Never Fear: Squirting

BY RACHEL RICHARDS '17 

Squirting, common vernacular for female ejaculation, is when someone with a vagina expels, shoots or gushes liquid out of their urethra, often accompanying an orgasm. It’s honestly really cool and sometimes a little messy. The jury is out on what the liquid actually is. It does contain trace amounts of pee. 

The Center for Sexual Pleasure and Health, or the CSPH, says it has a “chemical composition akin to that of semen — consisting of high levels of prostatic acid phosphatase, glucose and fructose — the liquid released during “squirting” consists of urea, creatine and uric acid.” So no, it’s not pee, but overall we’re not completely sure what is going on. As far as Science with a capital “S” is concerned, squirting shouldn’t be real — like the elusive G-spot, located at the front of the vaginal canal, which is known to give intense pleasure when rubbed. 

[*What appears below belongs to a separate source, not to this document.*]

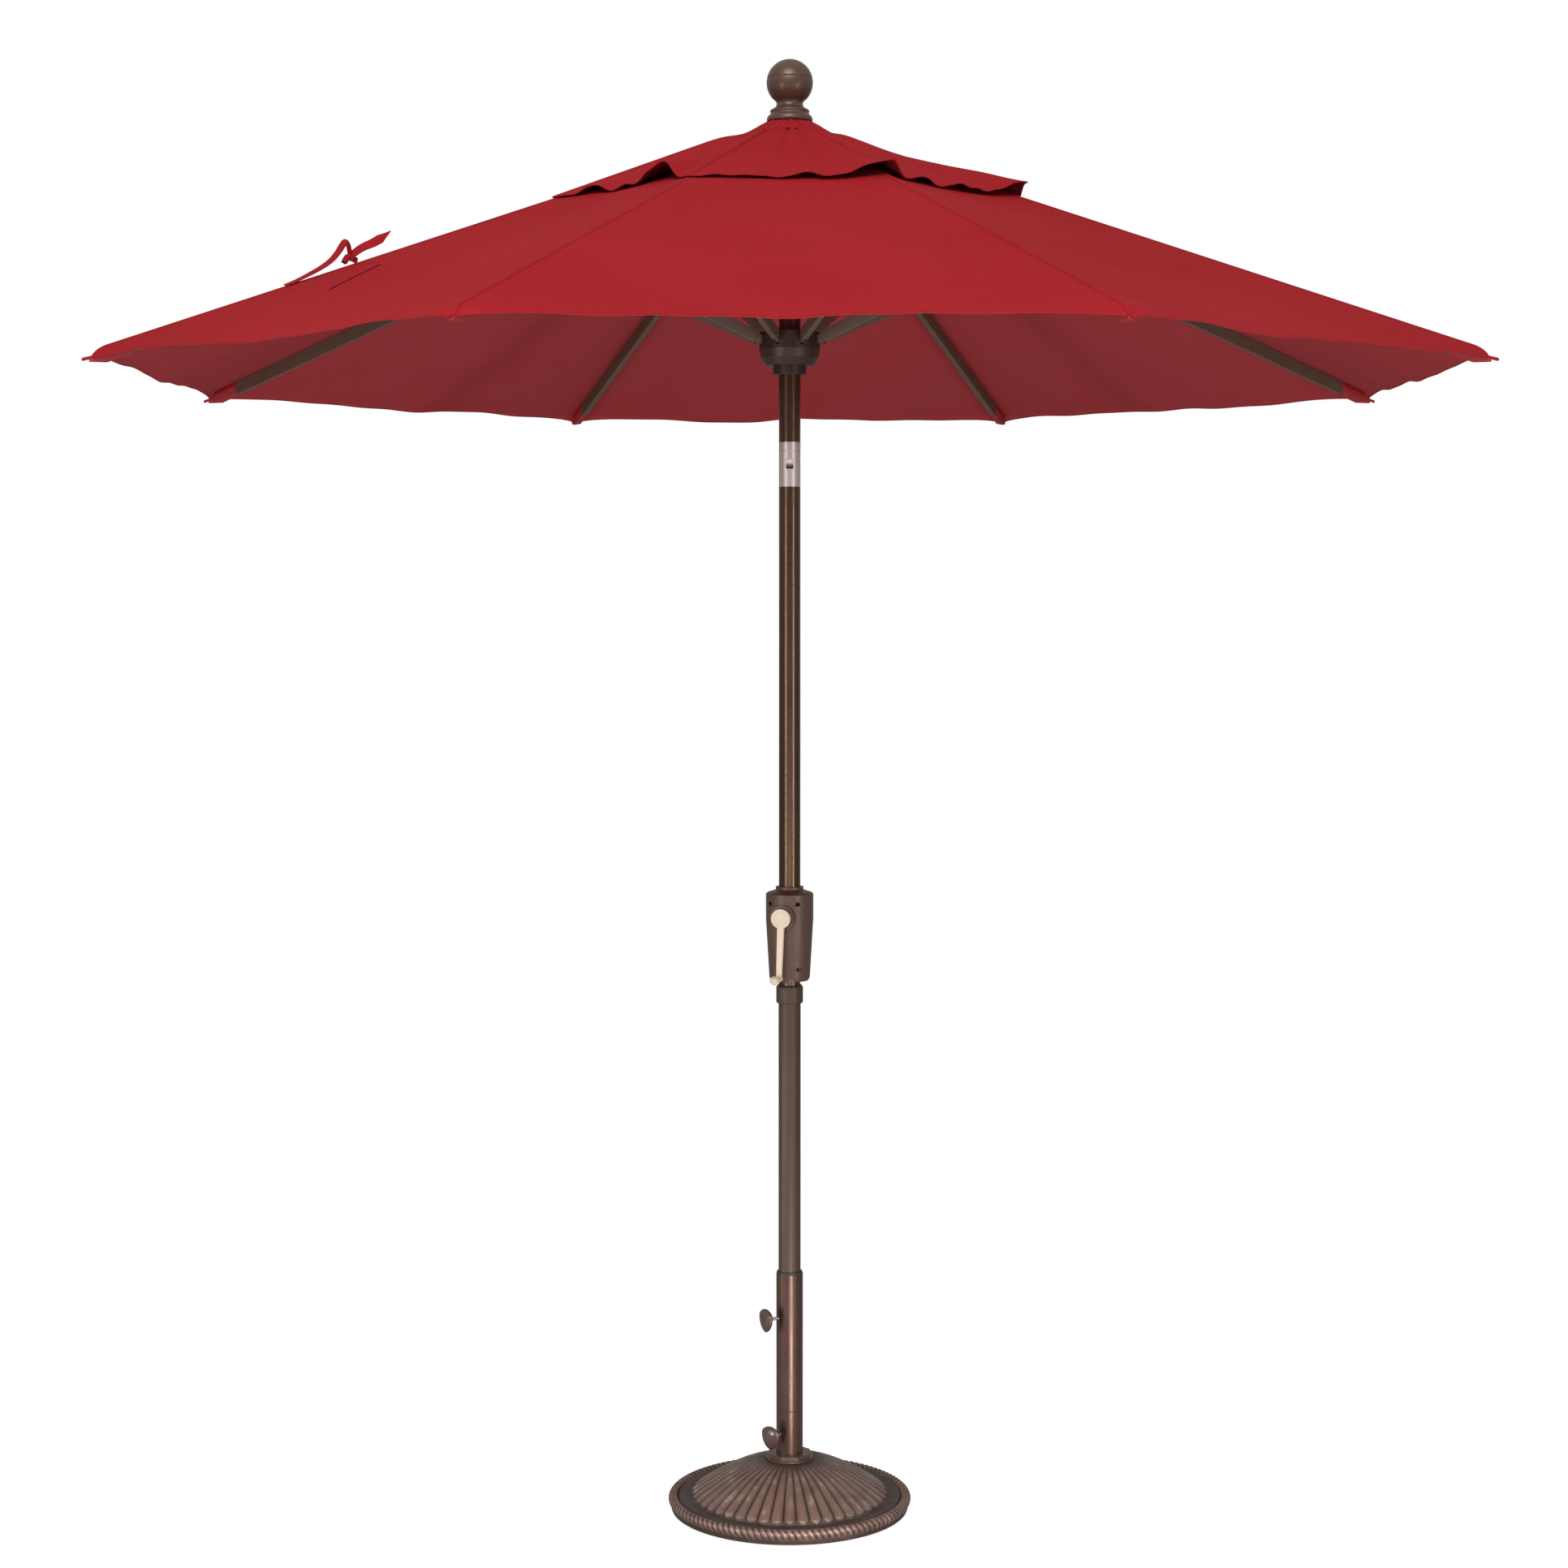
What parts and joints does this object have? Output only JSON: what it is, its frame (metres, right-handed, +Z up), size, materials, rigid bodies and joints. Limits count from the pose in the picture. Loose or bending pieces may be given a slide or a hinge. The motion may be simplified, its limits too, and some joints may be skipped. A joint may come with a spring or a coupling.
{
  "type": "patio umbrella with base",
  "caption": "Octagonal crank-lift patio umbrella with a vented red canopy, a tilting bronze pole and a round weighted stand.",
  "frame": {"origin": "on the pole's axis at floor level, under the middle of the base", "axes": "+Z up along the pole; -Y is the front, where the crank is; +X is to the right seen from the front"},
  "size_m": [2.402, 2.402, 2.7776],
  "materials": {
    "canopy_fabric": "matt woven polyester",
    "frame_bronze": "satin bronze powder coat",
    "stem_bronze": "semi-gloss bronze paint",
    "base_bronze": "antiqued bronze paint on a casting",
    "ballast": "cast resin and sand fill",
    "rubber": "matt",
    "housing_plastic": "satin moulded",
    "hub_plastic": "satin moulded",
    "finial_bronze": "satin moulded",
    "knob_bronze": "glossy moulded",
    "cream_plastic": "satin moulded",
    "dark_plastic": "matt moulded",
    "tilt_silver": "satin cast",
    "bare_aluminium": "mill finish",
    "bright_steel": "zinc plated"
  },
  "bodies": {
    "base": {"base_shell": "base_bronze", "base_ballast": "ballast", "rubber_feet": "rubber", "stem_tube": "stem_bronze", "stem_flange": "base_bronze", "stem_bush": "dark_plastic"},
    "upper_knob": {"upper_knob": "knob_bronze", "upper_knob_stud": "bright_steel"},
    "lower_knob": {"lower_knob": "knob_bronze", "lower_knob_stud": "bright_steel"},
    "pole_foot": {"pole_foot_plug": "dark_plastic"},
    "pole": {"lower_pole": "frame_bronze", "pole_ferrule": "bare_aluminium", "pole_joint_collar": "housing_plastic", "main_pole": "frame_bronze", "crank_housing_front": "housing_plastic", "crank_housing_rear": "housing_plastic", "housing_screws": "bright_steel", "tilt_lower_knuckle": "tilt_silver", "tilt_pin": "bright_steel"},
    "crank": {"crank_arm": "cream_plastic", "crank_spindle": "bright_steel", "cord_spool": "dark_plastic", "crank_knob_pin": "bright_steel"},
    "crank_knob": {"crank_knob": "cream_plastic"},
    "mast": {"tilt_upper_knuckle": "tilt_silver", "upper_mast": "frame_bronze", "crown_hub": "hub_plastic", "crown_pins": "bright_steel", "finial": "finial_bronze", "vent_canopy": "canopy_fabric"},
    "pulley": {"top_pulley": "dark_plastic"},
    "runner": {"runner_hub": "hub_plastic", "runner_collar": "hub_plastic", "runner_pins": "bright_steel"},
    "rib_1": {"rib_1": "frame_bronze", "canopy_gore_1": "canopy_fabric"},
    "strut_1": {"strut_1": "frame_bronze"},
    "rib_2": {"rib_2": "frame_bronze", "canopy_gore_2": "canopy_fabric"},
    "strut_2": {"strut_2": "frame_bronze"},
    "rib_3": {"rib_3": "frame_bronze", "canopy_gore_3": "canopy_fabric"},
    "strut_3": {"strut_3": "frame_bronze"},
    "rib_4": {"rib_4": "frame_bronze", "canopy_gore_4": "canopy_fabric"},
    "strut_4": {"strut_4": "frame_bronze"},
    "rib_5": {"rib_5": "frame_bronze", "canopy_gore_5": "canopy_fabric", "closure_strap": "canopy_fabric"},
    "strut_5": {"strut_5": "frame_bronze"},
    "rib_6": {"rib_6": "frame_bronze", "canopy_gore_6": "canopy_fabric"},
    "strut_6": {"strut_6": "frame_bronze"},
    "rib_7": {"rib_7": "frame_bronze", "canopy_gore_7": "canopy_fabric"},
    "strut_7": {"strut_7": "frame_bronze"},
    "rib_8": {"rib_8": "frame_bronze", "canopy_gore_8": "canopy_fabric"},
    "strut_8": {"strut_8": "frame_bronze"}
  },
  "joints": [
    {"name": "pole_lift", "type": "slide", "parent": "base", "child": "pole_foot", "axis": [0, 0, 1], "range_m": [0, 0.44]},
    {"name": "pole_turn", "type": "hinge", "parent": "pole_foot", "child": "pole", "pos_m": [0, 0, 0.03], "axis": [0, 0, 1], "continuous": true},
    {"name": "upper_knob_turn", "type": "hinge", "parent": "base", "child": "upper_knob", "pos_m": [0, 0, 0.377], "axis": [-0.8746, -0.4848, 0], "range_deg": [0, 1080]},
    {"name": "lower_knob_turn", "type": "hinge", "parent": "base", "child": "lower_knob", "pos_m": [0, 0, 0.15], "axis": [-0.7071, -0.7071, 0], "range_deg": [0, 1080]},
    {"name": "tilt", "type": "hinge", "parent": "pole", "child": "mast", "pos_m": [0, 0, 2.028], "axis": [1, 0, 0], "range_deg": [-30, 0]},
    {"name": "fold", "type": "hinge", "parent": "mast", "child": "rib_1", "pos_m": [0.04619, 0.01913, 2.62798], "axis": [-0.3827, 0.9239, 0], "range_deg": [0, 65], "deforming": ["canopy_gore_1", "canopy_gore_2", "canopy_gore_3", "canopy_gore_4", "canopy_gore_5", "canopy_gore_6", "canopy_gore_7", "canopy_gore_8", "vent_canopy", "closure_strap"]},
    {"name": "rib_hinge_2", "type": "hinge", "parent": "mast", "child": "rib_2", "pos_m": [0.01913, 0.04619, 2.62798], "axis": [-0.9239, 0.3827, 0], "range_deg": [0, 65]},
    {"name": "rib_hinge_3", "type": "hinge", "parent": "mast", "child": "rib_3", "pos_m": [-0.01913, 0.04619, 2.62798], "axis": [-0.9239, -0.3827, 0], "range_deg": [0, 65]},
    {"name": "rib_hinge_4", "type": "hinge", "parent": "mast", "child": "rib_4", "pos_m": [-0.04619, 0.01913, 2.62798], "axis": [-0.3827, -0.9239, 0], "range_deg": [0, 65]},
    {"name": "rib_hinge_5", "type": "hinge", "parent": "mast", "child": "rib_5", "pos_m": [-0.04619, -0.01913, 2.62798], "axis": [0.3827, -0.9239, 0], "range_deg": [0, 65]},
    {"name": "rib_hinge_6", "type": "hinge", "parent": "mast", "child": "rib_6", "pos_m": [-0.01913, -0.04619, 2.62798], "axis": [0.9239, -0.3827, 0], "range_deg": [0, 65]},
    {"name": "rib_hinge_7", "type": "hinge", "parent": "mast", "child": "rib_7", "pos_m": [0.01913, -0.04619, 2.62798], "axis": [0.9239, 0.3827, 0], "range_deg": [0, 65]},
    {"name": "rib_hinge_8", "type": "hinge", "parent": "mast", "child": "rib_8", "pos_m": [0.04619, -0.01913, 2.62798], "axis": [0.3827, 0.9239, 0], "range_deg": [0, 65]},
    {"name": "strut_hinge_1", "type": "hinge", "parent": "rib_1", "child": "strut_1", "pos_m": [0.45895, 0.1901, 2.43922], "axis": [-0.3827, 0.9239, 0], "range_deg": [-130, 0]},
    {"name": "strut_hinge_2", "type": "hinge", "parent": "rib_2", "child": "strut_2", "pos_m": [0.1901, 0.45895, 2.43922], "axis": [-0.9239, 0.3827, 0], "range_deg": [-130, 0]},
    {"name": "strut_hinge_3", "type": "hinge", "parent": "rib_3", "child": "strut_3", "pos_m": [-0.1901, 0.45895, 2.43922], "axis": [-0.9239, -0.3827, 0], "range_deg": [-130, 0]},
    {"name": "strut_hinge_4", "type": "hinge", "parent": "rib_4", "child": "strut_4", "pos_m": [-0.45895, 0.1901, 2.43922], "axis": [-0.3827, -0.9239, 0], "range_deg": [-130, 0]},
    {"name": "strut_hinge_5", "type": "hinge", "parent": "rib_5", "child": "strut_5", "pos_m": [-0.45895, -0.1901, 2.43922], "axis": [0.3827, -0.9239, 0], "range_deg": [-130, 0]},
    {"name": "strut_hinge_6", "type": "hinge", "parent": "rib_6", "child": "strut_6", "pos_m": [-0.1901, -0.45895, 2.43922], "axis": [0.9239, -0.3827, 0], "range_deg": [-130, 0]},
    {"name": "strut_hinge_7", "type": "hinge", "parent": "rib_7", "child": "strut_7", "pos_m": [0.1901, -0.45895, 2.43922], "axis": [0.9239, 0.3827, 0], "range_deg": [-130, 0]},
    {"name": "strut_hinge_8", "type": "hinge", "parent": "rib_8", "child": "strut_8", "pos_m": [0.45895, -0.1901, 2.43922], "axis": [0.3827, 0.9239, 0], "range_deg": [-130, 0]},
    {"name": "runner_hinge", "type": "hinge", "parent": "strut_1", "child": "runner", "pos_m": [0.04619, 0.01913, 2.25046], "axis": [-0.3827, 0.9239, 0], "range_deg": [0, 65]},
    {"name": "crank_turn", "type": "hinge", "parent": "pole", "child": "crank", "pos_m": [0, 0, 1.158], "axis": [-0.2924, -0.9563, 0], "range_deg": [0, 2613]},
    {"name": "crank_knob_spin", "type": "hinge", "parent": "crank", "child": "crank_knob", "pos_m": [-0.02907, -0.08136, 1.04307], "axis": [-0.2924, -0.9563, 0], "continuous": true},
    {"name": "pulley_spin", "type": "hinge", "parent": "mast", "child": "pulley", "pos_m": [0, 0, 2.57551], "axis": [1, 0, 0], "range_deg": [0, 2718]}
  ],
  "couplings": [
    {"joint": "strut_hinge_1", "follows": "fold", "ratio": -2},
    {"joint": "rib_hinge_2", "follows": "fold", "ratio": 1},
    {"joint": "strut_hinge_2", "follows": "fold", "ratio": -2},
    {"joint": "rib_hinge_3", "follows": "fold", "ratio": 1},
    {"joint": "strut_hinge_3", "follows": "fold", "ratio": -2},
    {"joint": "rib_hinge_4", "follows": "fold", "ratio": 1},
    {"joint": "strut_hinge_4", "follows": "fold", "ratio": -2},
    {"joint": "rib_hinge_5", "follows": "fold", "ratio": 1},
    {"joint": "strut_hinge_5", "follows": "fold", "ratio": -2},
    {"joint": "rib_hinge_6", "follows": "fold", "ratio": 1},
    {"joint": "strut_hinge_6", "follows": "fold", "ratio": -2},
    {"joint": "rib_hinge_7", "follows": "fold", "ratio": 1},
    {"joint": "strut_hinge_7", "follows": "fold", "ratio": -2},
    {"joint": "rib_hinge_8", "follows": "fold", "ratio": 1},
    {"joint": "strut_hinge_8", "follows": "fold", "ratio": -2},
    {"joint": "runner_hinge", "follows": "fold", "ratio": 1},
    {"joint": "crank_turn", "follows": "fold", "ratio": 40.123},
    {"joint": "pulley_spin", "follows": "fold", "ratio": 41.738}
  ]
}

According to the CSPH, “the exact source and nature of vaginal ejaculation and “squirting” are still subjects of debate amongst scientists and medical professionals.” I enjoy this about traditionally female sexualities, in that they elude science. Squirting is, of course, not gendered and can happen to any and all genders, only relying on the organs one has. Hard science can spend my whole life telling me there is no such thing as a G-spot and I will know they’re wrong. 

The CSPH says that we think that the liquid expelled during squirting is created in the Skene’s Gland, aka the female prostate. According to a 2000 study titled “Ultrastructure of the normal adult human female prostate gland,” it is located at the lower end of the urethra at the anterior wall of the vagina, homologous to the male prostate. Squirting is most commonly seen in accompaniment of an orgasm, specifically a penetrative G-spot orgasm. Squirting can happen without an orgasm, with a clitoral or with an otherwise non-penetrative or G-spot orgasm, and alternatively orgasms happen without squirting. The amount of ejaculate varies greatly, from a small amount to enough to soak through bedsheets. 

Not everyone can squirt, but those who haven’t previously can still learn to do so. The common narrative is that the feeling is one of pressure and a need to pee. I’ve never managed to learn myself, so I can’t tell you from personal experience, but the CSPH suggests trying G-spot stimulation, waiting for the feeling, and bearing down to increase your chances. Put down a towel and enjoy!